As you know, the new Nvidia Shield TV made its debut during CES 2017. If you are planning to get one, you're in luck because it is now available for purchase.
2016 vs. 2017 Nvidia Shield
For those not familiar about the new Shield Android TV, the device features roughly the same innards as its predecessor. Particularly, both devices are outfitted with the Tegra X1 system and sport the same design language.
So, while Nvidia is saying that it is a streaming beast that can offer as much as three times more speed than its closest competitor, it cannot claim the same when compared with the old Shield TV.
There are, however, key propositions that could validate Nvidia's claim that the streaming box is a game-changing device.
First, there are the additional features that establish Nvidia's ambition to enable the current and future Shield TVs to become not only streaming devices, but also one that can control your smart home.
The new streaming functionality that Nvidia is introducing in the new Shield TV is important because it reinforces the device's push to become a gaming platform. You will now have a radically reworked game controller, which appeared to have the most work done out of all the new Shield's components.
There is also the improved streaming capability to ensure seamlessly streamed gaming experience.
Nvidia's Smart Ambition
Another notable feature is the Shield's smart credentials. A microphone has been embedded in the controller so it can support the Google Assistant feature.
A dedicated peripheral called Shield Spot is also being sold separately that will work with the Shield TV. It can be installed anywhere at home and its ambient microphone can pick up your Google commands, which is then beamed to the Shield box via Wi-Fi for processing and execution.
Nvidia also seems to be setting its sights on tapping smart appliances with the new Shield's support for SmartThings smart home hub.

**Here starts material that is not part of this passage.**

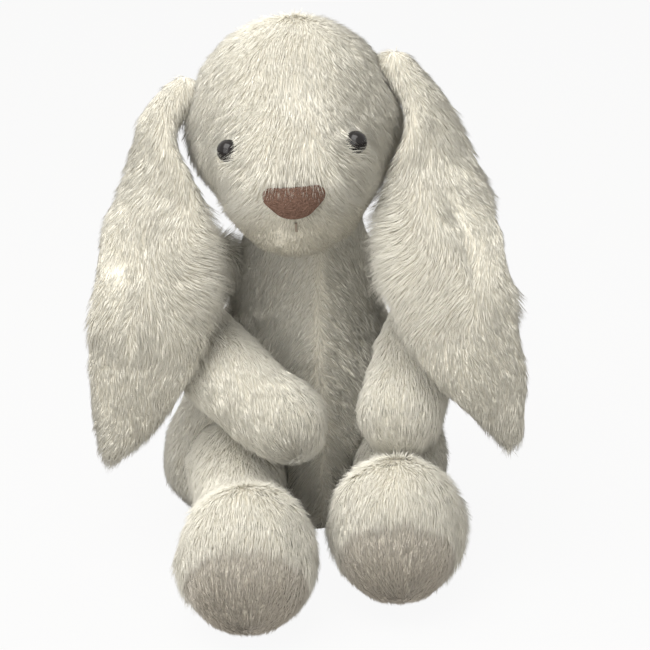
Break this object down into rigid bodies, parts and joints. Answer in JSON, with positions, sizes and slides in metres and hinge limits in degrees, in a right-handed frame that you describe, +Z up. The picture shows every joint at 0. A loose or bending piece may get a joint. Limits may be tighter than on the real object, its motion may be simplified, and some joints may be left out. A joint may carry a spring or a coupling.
{
  "type": "plush rabbit",
  "caption": "Seated soft rabbit with an egg-shaped head, long hanging ears, paws on its lap, round feet and a round tail, sewn from long-pile panels over stuffing",
  "frame": {"origin": "on the flat seat panel that the rabbit sits on", "axes": "+Z is up, the rabbit faces -Y and its left side is +X"},
  "size_m": [0.1803, 0.2187, 0.227],
  "materials": {
    "long_pile": "matte",
    "short_pile": "matte",
    "stuffing": "matte",
    "bean_pouch": "matte",
    "eye_plastic": "gloss",
    "flocked_nose": "matte",
    "washer_plastic": "satin",
    "thread": "matte"
  },
  "bodies": {
    "torso": {"torso_front_left": "long_pile", "torso_front_right": "long_pile", "torso_back": "long_pile", "seat_panel": "long_pile", "torso_stuffing": "stuffing", "seat_bean_pouch": "bean_pouch", "tail_skin": "long_pile", "tail_stuffing": "stuffing"},
    "head": {"head_gusset": "long_pile", "head_side_left": "long_pile", "head_side_right": "long_pile", "head_stuffing": "stuffing", "eye_left": "eye_plastic", "eye_right": "eye_plastic", "eye_washer_left": "washer_plastic", "eye_washer_right": "washer_plastic", "nose": "flocked_nose", "nose_washer": "washer_plastic", "mouth_stitch": "thread"},
    "ear_left": {"ear_back_left": "long_pile", "ear_lining_left": "short_pile"},
    "arm_left": {"arm_outer_left": "long_pile", "arm_inner_left": "long_pile", "arm_stuffing_left": "stuffing"},
    "leg_left": {"leg_upper_left": "long_pile", "foot_sole_left": "short_pile", "leg_stuffing_left": "stuffing", "foot_bean_pouch_left": "bean_pouch"},
    "ear_right": {"ear_back_right": "long_pile", "ear_lining_right": "short_pile"},
    "arm_right": {"arm_outer_right": "long_pile", "arm_inner_right": "long_pile", "arm_stuffing_right": "stuffing"},
    "leg_right": {"leg_upper_right": "long_pile", "foot_sole_right": "short_pile", "leg_stuffing_right": "stuffing", "foot_bean_pouch_right": "bean_pouch"}
  },
  "joints": [
    {"name": "head_nod", "type": "hinge", "parent": "torso", "child": "head", "pos_m": [-0.00775, 0.00013, 0.14], "axis": [-1, 0, 0], "range_deg": [0, 20]},
    {"name": "ear_lift_left", "type": "hinge", "parent": "head", "child": "ear_left", "pos_m": [0.0283, -0.01187, 0.20483], "axis": [0, -1, 0], "range_deg": [0, 90]},
    {"name": "ear_lift_right", "type": "hinge", "parent": "head", "child": "ear_right", "pos_m": [-0.05787, -0.01187, 0.19425], "axis": [0, 1, 0], "range_deg": [0, 90]},
    {"name": "arm_swing_left", "type": "hinge", "parent": "torso", "child": "arm_left", "pos_m": [0.03008, 0.0073, 0.118], "axis": [-0.584, -0.6424, -0.4964], "range_deg": [0, 15]},
    {"name": "arm_swing_right", "type": "hinge", "parent": "torso", "child": "arm_right", "pos_m": [-0.04673, -0.00009, 0.118], "axis": [-0.584, 0.6424, 0.4964], "range_deg": [0, 15]},
    {"name": "leg_splay_left", "type": "hinge", "parent": "torso", "child": "leg_left", "pos_m": [0.03277, -0.01496, 0.034], "axis": [0, 0, 1], "range_deg": [0, 25]},
    {"name": "leg_splay_right", "type": "hinge", "parent": "torso", "child": "leg_right", "pos_m": [-0.03864, -0.03013, 0.034], "axis": [0, 0, -1], "range_deg": [0, 25]}
  ]
}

In a way, therefore, the new Shield TV is a powerful and highly ambitious product for Nvidia. It not only offers new and varying benefits for consumers, but it also underpins how Nvidia intends to move forward from an exclusively media device to one that also dabbles in the realm of Internet-of-Things.
You can purchase the Shield TV at the Nvidia website. It is also available in other retailers and costs $200. The Shield Pro has a heftier price, retailing for $300.